27 January 2022
Frimley Health is the first trust in the UK to use pain pumps for breast cancer patients, allowing them to go home on the same day as their surgery.
The use of the pain pumps has seen 73% of patients who have had mastectomies discharged within hours of the procedure.
The Trust has paved the way for other hospitals in the UK and is now nationally regarded as a centre delivering high quality regional anaesthesia and pain management.
Recognising the opportunities for high quality, advanced regional anaesthesia fellowship training as a result of using such innovative techniques, Frimley Health was accredited and awarded the status of an approved training centre by the European Society of Regional Anaesthesia (ESRA).
It’s another example of how the Trust is committed to continually improving quality and outcomes for patients – one of its key strategic ambitions.
The anaesthetics department has worked in collaboration with Frimley Health’s consultant breast surgeons and the pain management team to support the use of the pain pumps.
Consultant anaesthetist Dr Madan Narayanan was the driving force behind the use of this technique for breast patients.
He said: “The pain pumps have been used in hospitals in the US for breast surgery with great success and since we introduced them at Frimley Health the results speak for themselves.
“The feedback from patients has been extremely positive. Through the simple insertion of a catheter that delivers continuous local anaesthetic direct to the site, they can recover at home rather than staying in hospital.”
The catheter is inserted during the final stages of the breast surgery and is attached by a thin tube to a portable circular device. The device effectively pumps the local anaesthetic via a balloon-like structure to ensure patient get the correct amount of continuous pain relief for three days post-surgery.
The use of pain pumps in breast surgery was first introduced at Frimley Health in November. This week, the pump was used for the first time on a patient who had both a mastectomy and reconstructive surgery, which usually requires a longer stay in hospital.
Gill Church, 52, from Fleet, Hampshire, said she “felt amazing” just an hour after the surgery.
She said: “It’s incredible to think that I can now go home and, apart from a bit of discomfort under my arm, I can’t feel any pain.
“I’ve got my husband at home and my daughter who has come home from university for a couple of days to see me. I can rest up and have them by my side.

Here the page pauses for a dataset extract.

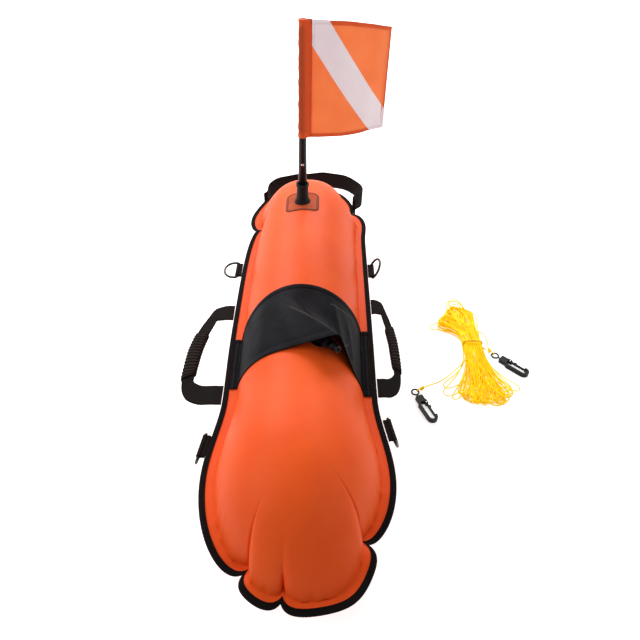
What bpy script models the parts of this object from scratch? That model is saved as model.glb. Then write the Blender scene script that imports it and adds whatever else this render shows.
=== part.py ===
"""Dive flag buoy: an inflated torpedo float with a mast and flag, grab handles, rings and a line."""
import math

import bmesh
import bpy
import numpy as np
from mathutils import Matrix, Vector

# Float outline, all in metres. x runs across, y from the nose to the tail, z up from the seam.
FLOAT_LENGTH = 0.985
NOSE_WIDTH = 0.278
TAIL_WIDTH = 0.250
NOSE_CAP = 0.190
TAIL_CAP = 0.205
SHOULDER_LENGTH = 0.140
WAIST_PINCH = 0.002
WAIST_Y = 0.335
WAIST_SPAN = 0.080
NOSE_DRIFT = 0.006
NOSE_ROUNDNESS_SHARE = 2.0
TAIL_ROUNDNESS_SHARE = 2.4

# Float section
FABRIC = 0.0008
FLANGE_WIDTH = 0.022
NOSE_FLANGE_CUT = 0.005
NOSE_FLANGE_REACH = 0.150
BINDING_WIDTH = 0.0090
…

“My biggest worry is actually stopping myself getting up and doing things around the house as I feel fine!”.
The average stay in hospital for this type of breast surgery is usually between one and three nights depending on whether the patient has also had reconstructive surgery.
Before the treatment was introduced only 6% of patients went home on the same day post-surgery and that has now increased more than ten-fold.
Mrs Isabella Karat, consultant oncoplastic breast surgeon, said: “The initiative followed one of the learnings from the GIRFT [Getting It Right First Time] programme which looked at tackling the barriers to discharge.
“One of the most common reasons was post-operative pain and that is certainly the case with breast surgery.
“The majority of patients feel well post operatively and by using the pain pump any discomfort is kept to a minimum.
“Patients can recover in the comfort of their own home and receive the same level of pain management as they would in hospital.”